Polir la lune et labourer les nuages

Briser ses os, broyer sa moelle demande moins de résolution que maîtriser son esprit. Observer un jeûne prolongé et une parfaite continence est plus facile que contrôler ses passions. L’ascèse est assurément estimable, et nombreux sont ceux qui depuis l’Antiquité s’y sont adonnés, mais combien d’entre eux ont-ils atteint l’Éveil ? La maîtrise de l’esprit est en soi d’une difficulté extrême. L’intelligence et l’étude n’en sont pas les conditions premières, la réflexion non plus. Les véritables maîtres jusqu’à nos jours se sont abstenus de s’en servir, c’est en maîtrisant le corps et l’esprit qu’ils ont eu accès à la Voie.

Le vieux maître des Shâkya n’a t’il pas dit : « En remontant le courant, Avalokiteshvara a oublié ce qu’il savait. » Ce qu’il faut entendre : mouvement et immobilité cessent complètement de se produire. Voilà ce qu’est maîtriser. Si l’on pouvait pénétrer dans la Voie par l’intelligence et l’étude, le vieux Jinshû (le doyen Shen-hsiu) l’aurait emporté. Si l’humilité et la candeur devaient en écarter, comment l’éminent patriarche Sôkei (Hui-nêng) aurait-il osé le contredire ? Il est donc clair que la possibilité de recevoir la transmission du Dharma du Bouddha ne dépend ni de l’intelligence ni du savoir. Réfléchissez-y et recherchez-la. Elle ne dépend pas non plus de la vieillesse, de l’âge mûr ou de la jeunesse. Bien que Jôshû n’ait commencé ses recherches qu’à près de soixante ans, il devint un grand maître sur le siège des Patriarches. A l’inverse, la jeune fille de la famille Tei, à treize ans, avait déjà longuement étudié, elle devint la fleur de son monastère. Le Dharma ne se révèle dans toute sa majesté que s’il y a eu effort, il ne se distingue que selon la profondeur de la recherche.

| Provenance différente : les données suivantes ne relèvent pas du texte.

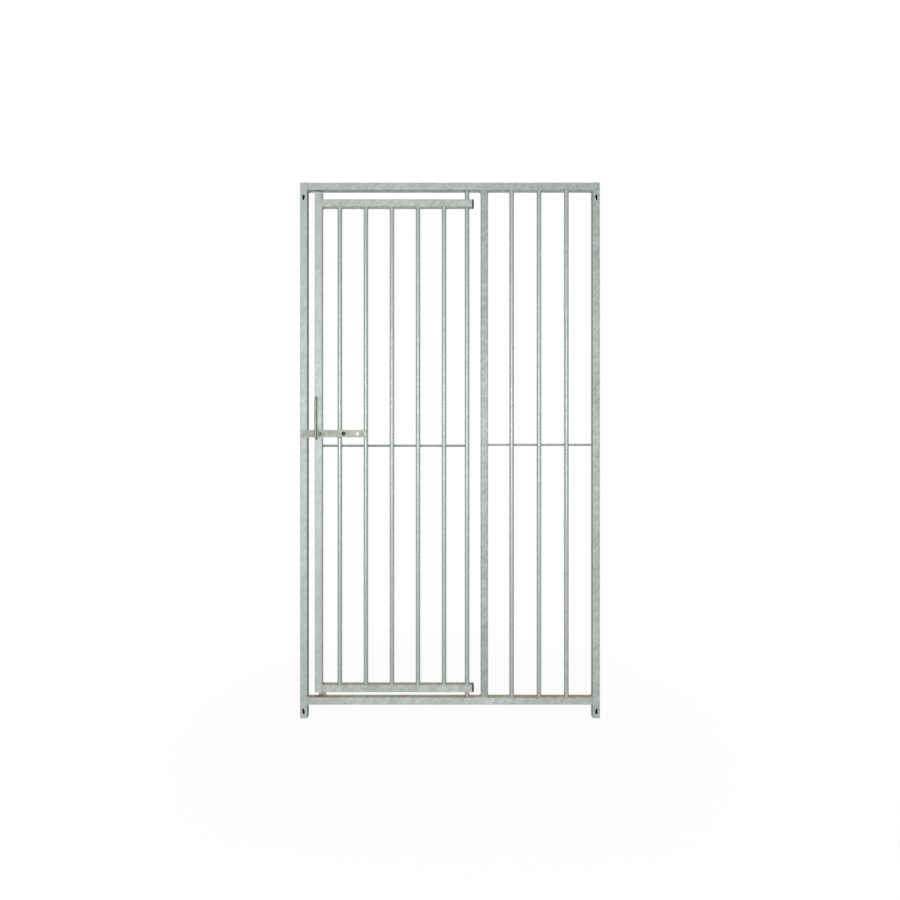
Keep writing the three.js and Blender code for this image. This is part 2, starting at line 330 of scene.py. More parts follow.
class Board:
    """A node tree that is being wired."""

    def __init__(self, tree):
        self.tree = tree
        tree.nodes.clear()

    def node(self, kind, settings=None, sockets=None):
        """A node with its settings made first, then the values and links of its sockets."""
        made = self.tree.nodes.new(kind)
        for name, value in (settings or {}).items():
            setattr(made, name, value)
        for key, value in (sockets or {}).items():
            if isinstance(value, Wire):
                self.tree.links.new(value.socket, made.inputs[key])
            else:
                made.inputs[key].default_value = value
        return Outlets(self, made)

    def vector(self, operation, first, second):
        return self.node("ShaderNodeVectorMath", {"operation": operation}, {0: first, 1: second})[0]

    def scaled(self, vector, factor):
        return self.node("ShaderNodeVectorMath", {"operation": "SCALE"}, {0: vector, "Scale": factor})[0]

    def length(self, vector):
        return self.node("ShaderNodeVectorMath", {"operation": "LENGTH"}, {0: vector})["Value"]

    def parts(self, vector):
        """The X, Y and Z of a vector, by name."""
        return self.node("ShaderNodeSeparateXYZ", {}, {"Vector": vector})

    def bumped(self, relief, strength, depth):
        sockets = {"Strength": strength, "Distance": depth, "Height": relief}
        return self.node("ShaderNodeBump", {}, sockets)["Normal"]

    def mixed(self, first, second, factor):
        """From the first colour to the second."""
        first, second = (c if isinstance(c, Wire) else (*c[:3], 1.0) for c in (first, second))
        return self.node("ShaderNodeMix", {"data_type": "RGBA"}, {0: factor, 6: first, 7: second})[2]

    def noise(self, place, scale, detail=3.0, rough=0.55, twist=0.0):
        sockets = {"Vector": place, "Scale": scale, "Detail": detail, "Roughness": rough, "Distortion": twist}
        return self.node("ShaderNodeTexNoise", {}, sockets)["Fac"]

    def coated(self, sockets):
        """Ends a material with the shader of its surface."""
        shader = self.node("ShaderNodeBsdfPrincipled", {}, sockets)
        self.node("ShaderNodeOutputMaterial", {}, {"Surface": shader["BSDF"]})


def new_material(name):
    material = bpy.data.materials.new(name)
    material.use_nodes = True
    return material, Board(material.node_tree)


def times(colour, tint):
    return tuple(a * b for a, b in zip(colour, tint))


# ---- Places on the frame ----


def middle(node):
    low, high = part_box(node)
    return (low + high) / 2.0


def half_width(node):
    """Half a node's size along X, which is the radius of an upright bar."""
    low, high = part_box(node)
    return (high.x - low.x) / 2.0


def lock_hole():
    """Where the latch bar's lock hole lies on the front of the plate behind it."""
    pivot = middle("latch_washer")
    return (pivot.x - LOCK_HOLE_OFFSET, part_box("latch_back_plate")[0].y, pivot.z)


# ---- Finishes ----


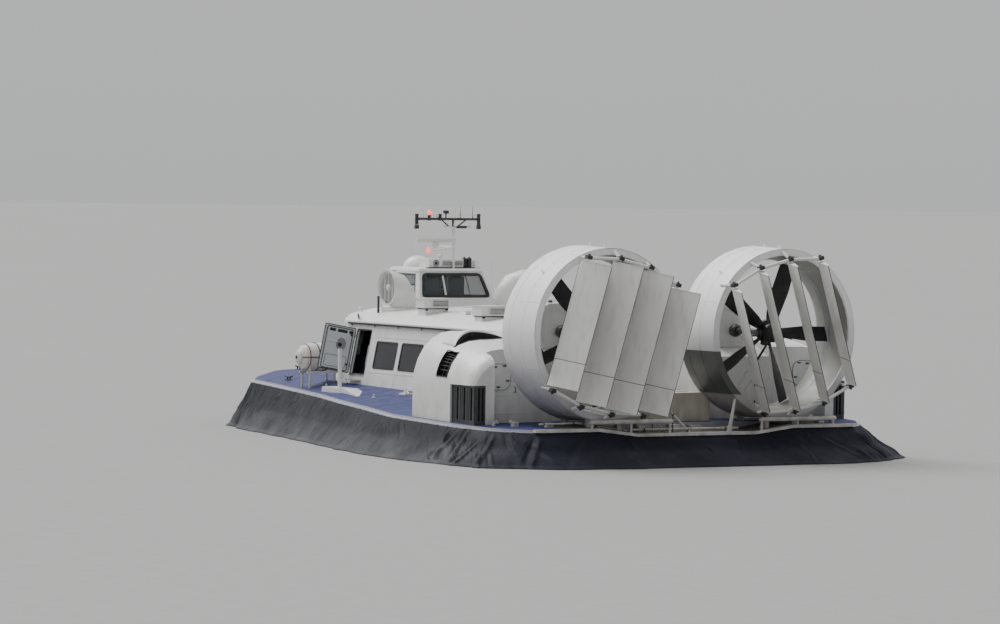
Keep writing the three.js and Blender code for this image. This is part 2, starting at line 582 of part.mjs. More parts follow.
// Pylon: carries the propeller shaft ahead of the duct
const PYLON = [2450, 3700];
const PYLON_HALF = 480;
const PYLON_TOP = 3810;
const pylonOutline = [[DUCT_Y - PYLON_HALF, 2400], [DUCT_Y + PYLON_HALF, 2400], [DUCT_Y + PYLON_HALF, 3480],
  [DUCT_Y + 380, 3710], [DUCT_Y + 200, PYLON_TOP], [DUCT_Y - 200, PYLON_TOP], [DUCT_Y - 380, 3710],
  [DUCT_Y - PYLON_HALF, 3480]];
const BOSS_X = 2350;
const boss = bar([BOSS_X, DUCT_Y, SHAFT_Z], [PYLON[0] + 10, DUCT_Y, SHAFT_Z], 200, 20, 440);
const raisedHousing = HOUSING_PROFILE.map(([x, z]) => [x, z + GAP]);
const raisedCowl = COWL_STATIONS.map(([x, top, start]) => cowlRing([x, top + GAP, start]));
const housingAndGap = alongY(raisedHousing, HOUSING_IN - 500, HOUSING_OUT + 0.2).add(loft(raisedCowl));
addPair('pylon', alongX(pylonOutline, ...PYLON).add(boss).subtract(housingAndGap), WHITE);

// Middle housing between the engines
const middle = alongX([[-1200, BELOW_DECK], [1200, BELOW_DECK], [1200, 1400], [950, 1640], [-950, 1640],
  [-1200, 1400]], 1250, CABIN_AFT - GAP);
add('middle_housing', onDeck(middle), 0xc9c7bd);

// Duct: radius and distance from the exit, round the closed profile
const DUCT_PROFILE = [
  [DUCT_EXIT, 0], [DUCT_OUTER, 0], [DUCT_OUTER + 20, 600], [DUCT_OUTER + 38, 1150],
  [DUCT_OUTER + 50, 1380], [DUCT_OUTER + 30, 1470], [DUCT_OUTER - 30, DUCT_LENGTH],
  [DUCT_OUTER - 100, 1480], [DUCT_THROAT + 80, 1360], [DUCT_THROAT + 20, 1150], [DUCT_THROAT, 900],
  [DUCT_THROAT, 640],
];
const DUCT_SEGMENTS = 48;

function ductRing() {
  const profile = [...DUCT_PROFILE, DUCT_PROFILE[0]].map(([r, x]) => new THREE.Vector2(r, x));
  const ring = new THREE.LatheGeometry(profile, DUCT_SEGMENTS);
  return solid(ring.rotateZ(-Math.PI / 2).translate(0, DUCT_Y, SHAFT_Z));
}

// Rudders: offset of the hinge line from the duct's centre at shaft height, then its lower and
// upper end along the hinge line from shaft height. The first is the outermost.
const RUDDERS = [[1366, -1338, 1936], [456, -1754, 1906], [-459, -1954, 1682], [-1358, -2004, 1243]];
const END_GAP = 45;
const hingeDirection = new THREE.Vector3(0, -Math.sin(RUDDER_LEAN), Math.cos(RUDDER_LEAN));
const hingePoint = (offset, along) => [RUDDER_X, DUCT_Y + offset + hingeDirection.y * along,
  SHAFT_Z + hingeDirection.z * along];

function ductWithBearings() {
  let duct = ductRing();
  const ends = { low: [], high: [] };
  for (const [offset, low, high] of RUDDERS) {
    ends.low.push(hingePoint(offset, low));
    ends.high.push(hingePoint(offset, high));
  }
  for (const points of [ends.low, ends.high]) {
    points.forEach((point, i) => {
      duct = duct.add(ball(point, 62, [1, 1, 1], 8));
      if (i > 0) duct = duct.add(bar(points[i - 1], point, 42));
      const spoke = new THREE.Vector2(point[1] - DUCT_Y, point[2] - SHAFT_Z);
      const outside = spoke.length() > DUCT_OUTER;
      spoke.setLength(outside ? DUCT_OUTER + 20 : DUCT_OUTER - 40);
      duct = duct.add(bar(point, [outside ? 260 : 40, DUCT_Y + spoke.x, SHAFT_Z + spoke.y], 38));
    });
  }
  return duct;
}
// Feet of the duct on the deck
const FEET = [[200, DUCT_Y - 400], [200, DUCT_Y + 400], [1300, DUCT_Y - 400], [1300, DUCT_Y + 400]];
let duct = ductWithBearings();
for (const [x, y] of FEET) {
  duct = duct.add(box([x - 80, x + 80], [y - 60, y + 60], [600, 1130]).subtract(ductBoreCylinder()));
}

function ductBoreCylinder() {
  return bar([-500, DUCT_Y, SHAFT_Z], [2500, DUCT_Y, SHAFT_Z], DUCT_EXIT + 70, DUCT_SEGMENTS);
}
const belowWell = belowDeck.subtract(solid(toGeometry(sternWell).translate(0, 0, GAP)));
addPair('duct', duct.subtract(belowWell), 0xeeeeec);

// Propeller: hub, shaft and five broad twisted blades
// radius, chord, thickness, pitch angle in degrees
const BLADE = [[180, 200, 110, 58], [500, 340, 60, 45], [1100, 420, 40, 31], [PROP_RADIUS, 390, 22, 23]];
const BLADES = 5;
const PORT_PHASE = THREE.MathUtils.degToRad(59.4);
const STARBOARD_PHASE = THREE.MathUtils.degToRad(-1.5);

function blade() {
  return loft(BLADE.map(([radius, chord, thickness, pitch]) => {
    const a = THREE.MathUtils.degToRad(pitch);
    const section = [[-0.5, 0], [-0.2, 0.5], [0.2, 0.4], [0.5, 0], [0.2, -0.3], [-0.2, -0.35]];
    return section.map(([along, across]) => {
      const [u, v] = [along * chord, across * thickness];
      return [u * Math.sin(a) + v * Math.cos(a), u * Math.cos(a) - v * Math.sin(a), radius];
    });
  }));
}

const COUPLING_RADIUS = 165;
const COUPLING_X = BOSS_X - COUPLING_RADIUS - 8;

// Seen from behind, the phase is counted anticlockwise from starboard
function propeller(centreY, phase) {
  let all = bar([PROP_X - 180, 0, 0], [PROP_X + 200, 0, 0], 240, 20, 200)
    .add(ball([PROP_X - 180, 0, 0], 238, [0.8, 1, 1], 16))
    .add(bar([PROP_X, 0, 0], [COUPLING_X, 0, 0], 75, 12))
    .add(ball([COUPLING_X, 0, 0], COUPLING_RADIUS, [1, 1, 1], 16));
  for (let i = 0; i < BLADES; i += 1) {
    const turn = phase + 2 * Math.PI * i / BLADES;
    const one = toGeometry(blade()).rotateX(Math.PI / 2 - turn).translate(PROP_X, 0, 0);
    all = all.add(solid(one));
  }
  return toGeometry(all).translate(0, centreY, SHAFT_Z);
}
add('propeller_port', propeller(DUCT_Y, PORT_PHASE), DARK, 0.5);
add('propeller_starboard', propeller(-DUCT_Y, STARBOARD_PHASE), DARK, 0.5);

// One rudder at its neutral place, in its own frame: hinge line up Z, chord aft along -X
function rudderBlade(low, high) {
  const front = RUDDER_HINGE * RUDDER_CHORD;
  const back = front - RUDDER_CHORD;
  const half = RUDDER_THICKNESS / 2;
  const outline = [[front, 0], [front - 25, 0.6 * half], [front - 100, half], [0, half],
    [back, 9], [back, -9], [0, -half], [front - 100, -half], [front - 25, -0.6 * half]];
  return alongZ(outline, low + 2 * END_GAP, high - 2 * END_GAP)
    .add(bar([0, 0, low + END_GAP + 25], [0, 0, high - END_GAP - 25], 30, 10));
}

// name, side, angle
const RUDDER_SETS = [['port', 1, PORT_RUDDER_ANGLE], ['starboard', -1, STARBOARD_RUDDER_ANGLE]];
RUDDERS.forEach(([offset, low, high], i) => {
  const shape = toGeometry(rudderBlade(low, high));
  for (const [name, side, angle] of RUDDER_SETS) {
    const mesh = add(`rudder_${name}_${i + 1}`, shape.clone(), 0xd9d9d6);
    mesh.rotation.set(side * RUDDER_LEAN, 0, 0);
    mesh.rotateZ(angle);
    mesh.position.set(RUDDER_X, side * (DUCT_Y + offset), SHAFT_Z);
  }
});

// Stern rail: a strake along the edge of the transom, a fat tube above it on each side and a post
const STRAKE = [-90, 50 - GAP];
const STRAKE_ABOVE = 10;
const STRAKE_BELOW = 62;
const RAIL_X = -75;
const strakeEdge = [-4600, -WELL_RIM, -WELL_FLOOR, WELL_FLOOR, WELL_RIM, 4600];
const strakeZ = (y) => DECK_AFT - wellDrop(0, Math.abs(y));
let rail = alongX([...strakeEdge.map((y) => [y, strakeZ(y) - STRAKE_BELOW]),
  ...strakeEdge.map((y) => [y, strakeZ(y) + STRAKE_ABOVE]).reverse()], ...STRAKE);
// tubes: first and last y, height, radius
for (const [y0, y1, z, radius] of [[750, 3080, 1030, 55], [-4040, -1800, 1030, 50]]) {
  rail = rail.add(bar([RAIL_X, y0, z], [RAIL_X, y1, z], radius, 12));
  for (const y of [y0 + 60, (y0 + y1) / 2, y1 - 60]) {
    rail = rail.add(bar([RAIL_X, y, z], [RAIL_X + 20, y, strakeZ(y) - 25], 32, 8));
  }
}
rail = rail.add(bar([RAIL_X + 10, -900, strakeZ(0) - 25], [RAIL_X, -1060, 1540], 55, 8, 30));
add('stern_rail', rail, 0xdcdcd8);

// Doors: a leaning panel outside the wall, hinged at its forward edge
const DOOR_OVERLAP = 50;
const DOOR_THICKNESS = 45;
const PIN_CLEAR = 32;             // hinge pin to the wall
const HINGE = [DOORWAY[1] + DOOR_OVERLAP, wallY(DOORWAY[2]) + PIN_CLEAR * Math.cos(Math.atan(LEAN)),
  DOORWAY[2] + PIN_CLEAR * Math.sin(Math.atan(LEAN))];
function doorPanel() {
  const z0 = -DOOR_OVERLAP + 40;
  const z1 = (DOORWAY[3] - DOORWAY[2]) / Math.cos(Math.atan(LEAN)) + DOOR_OVERLAP - 10;
  const width = DOORWAY[1] - DOORWAY[0] + 2 * DOOR_OVERLAP;
  const half = DOOR_THICKNESS / 2;
  return box([-width, -8], [-half, half], [z0, z1])
    .add(bar([0, 0, z0 + 150], [0, 0, z0 + 250], half - 1, 10))
    .add(bar([0, 0, z1 - 250], [0, 0, z1 - 150], half - 1, 10));
}
const door = toGeometry(doorPanel());
for (const [name, side, angle] of [['door_port', 1, DOOR_OPEN_ANGLE], ['door_starboard', -1, 0]]) {
  const mesh = add(name, side > 0 ? door : mirrored(door), 0xd5d8d8);
  mesh.rotation.set(side * Math.atan(LEAN), 0, 0);
  mesh.rotateZ(angle);
  mesh.position.set(HINGE[0], side * HINGE[1], HINGE[2]);
}

// Inside: benches to each side of the aisle, helm seats and desk
let benches = box([5200, 11300], [1300, 1500], [BELOW_DECK, 1420]);
for (let x = 5400; x < 11200; x += 880) {
  benches = benches.add(alongY([[x, 1400], [x + 480, 1400], [x + 480, 1560], [x + 120, 1560],
    [x + 20, 2180], [x - 80, 2180]], 420, 2480));
}
addPair('passenger_benches', onDeck(benches), 0x34406a, 0.9);
let helm = box([12300, 13900], [-700, 700], [3200, 3560]);
helm = helm.add(box([13450, 13850], [-620, 620], [3550, 3830]));
for (const y of [-380, 380]) {
  helm = helm.add(box([12500, 12900], [y - 230, y + 230], [3560, 3760]))
    .add(box([12420, 12520], [y - 230, y + 230], [3560, 4200]));
}
add('helm', helm.subtract(ROOF_TRIM), 0x3a3d42, 0.8);

// Liferaft canisters on legged cradles, on the foredeck
const RAFT = [13390, 3275, 2050];
// radius and distance from the middle, end to end
const CANISTER = [
  [190, -570], [310, -490], [355, -330], [375, -30], [375, 30], [355, 330], [310, 490], [190, 570],
];
const CANISTER_SEGMENTS = 24;
function canister(extra) {
  return loft(CANISTER.map(([radius, along]) => {
    const ring = [];
    for (let i = 0; i < CANISTER_SEGMENTS; i += 1) {
      const a = 2 * Math.PI * i / CANISTER_SEGMENTS;
      const reach = radius + extra;
      const y = RAFT[1] + along + Math.sign(along) * extra;
      ring.push([RAFT[0] + reach * Math.cos(a), y, RAFT[2] + reach * Math.sin(a)]);
    }
    return ring;
  }));
}
addPair('liferaft', canister(0), 0xdedbd4);
const CRADLE_X = [13170, 13610];
let cradle = box(CRADLE_X, [3240, 3320], [1620, 1670]);
for (const x of CRADLE_X) {
  cradle = cradle.add(box([x - 30, x + 30], [2820, 3720], [1620, 1680]));
  for (const y of [2900, 3640]) {
    cradle = cradle.add(bar([x, y, 1650], [x, y, BELOW_DECK], 34, 8));
    cradle = cradle.add(bar([x, y, 1650], [RAFT[0] + (x - RAFT[0]) * 1.15, y, 1930], 26, 8));
  }
}
addPair('raft_cradle', onDeck(cradle.subtract(canister(2))), 0xd0d0cc);

// Boarding step beside each door: a flat top, a ramp aft of it and a grab post
const STEP = [10900, 12100];
const STEP_WIDTH = 400;
const STEP_TOP = 1330;
// x, inboard edge, top
const RAMP = [[9750, 3700, 1190], [STEP[0] + 1, 3450, STEP_TOP]];
const step = box(STEP, [3450, 3450 + STEP_WIDTH], [BELOW_DECK, STEP_TOP])
  .add(loft(RAMP.map(([x, y, top]) => [[x, y, BELOW_DECK], [x, y + STEP_WIDTH, BELOW_DECK],
    [x, y + STEP_WIDTH, top], [x, y, top]])))
  .add(bar([11500, 3640, 1300], [11500, 3640, 2340], 55, 12));
addPair('boarding_step', onDeck(step), 0xd6dad8);

craft.children.forEach((mesh) => { mesh.position.x -= ORIGIN_X; });
export default craft;
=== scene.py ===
# Looks of the twin-ducted hovercraft: materials, skirt, glass, fittings, camera and light.
# Metres, in the frame of the CAD model: +X to the bow, +Y to port, +Z up from the ground.
# at(x, y, z) takes x forward from the transom, as the sizes below do.
import math
import random

import bmesh
import bpy
import numpy as np
from mathutils import Matrix, Vector


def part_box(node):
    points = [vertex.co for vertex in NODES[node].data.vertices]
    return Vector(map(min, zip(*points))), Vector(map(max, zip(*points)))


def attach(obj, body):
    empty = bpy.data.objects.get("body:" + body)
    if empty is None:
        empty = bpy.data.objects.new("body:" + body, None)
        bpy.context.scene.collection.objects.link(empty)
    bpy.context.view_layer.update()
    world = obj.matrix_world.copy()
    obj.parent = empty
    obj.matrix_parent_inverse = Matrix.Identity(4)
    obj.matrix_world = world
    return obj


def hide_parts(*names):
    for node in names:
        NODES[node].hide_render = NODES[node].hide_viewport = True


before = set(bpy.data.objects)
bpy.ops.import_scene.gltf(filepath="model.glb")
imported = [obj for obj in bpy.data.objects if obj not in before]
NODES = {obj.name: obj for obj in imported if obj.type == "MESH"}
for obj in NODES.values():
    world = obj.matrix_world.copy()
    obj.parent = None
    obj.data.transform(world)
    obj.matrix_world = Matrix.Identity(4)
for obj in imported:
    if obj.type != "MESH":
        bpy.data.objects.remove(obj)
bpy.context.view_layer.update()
HULL_AFT = 0.05                          # the hull starts this far ahead of the transom
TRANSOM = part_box("hull")[0].x - HULL_AFT
SIDES = {"port": 1, "starboard": -1}
FORE, TO_PORT, UP = Vector((1, 0, 0)), Vector((0, 1, 0)), Vector((0, 0, 1))


def at(x, y, z):
    return Vector((TRANSOM + x, y, z))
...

C’est pourquoi les religieux qui avaient assidûment étudié les Écritures, comme les lettrés qui avaient lu tous les livres, sont toujours venus en dernier recours, consulter les maîtres du Zen. Ainsi, Yung-chia, homme d’une intelligence exceptionnelle, vint-il trouver Ta-chien (Hui-nêng). La compréhension du Dharma et l’obtention de la Voie dépendent de la force du maître. N’oublions pas que, lorsque nous consultons un maître du Zen, nous devons nous garder, en l’écoutant, de ramener ses instructions à nos conceptions personnelles. Autrement, nous ne pourrions saisir le sens de ses propos et cette entrevue serait inutile. Lorsque nous venons demander conseil à un maître sur le Dharma, il nous faut mettre à nu le corps et l’esprit, purifier la vue et l’ouïe, de façon à recueillir ses instructions, sans rien y ajouter de notre chef. Le corps et l’esprit ne doivent faire qu’un avec l’esprit du maître. Ainsi transvase-t-on l’eau d’un récipient dans un autre. Si l’on est capable d’agir ainsi, on obtiendra son Dharma.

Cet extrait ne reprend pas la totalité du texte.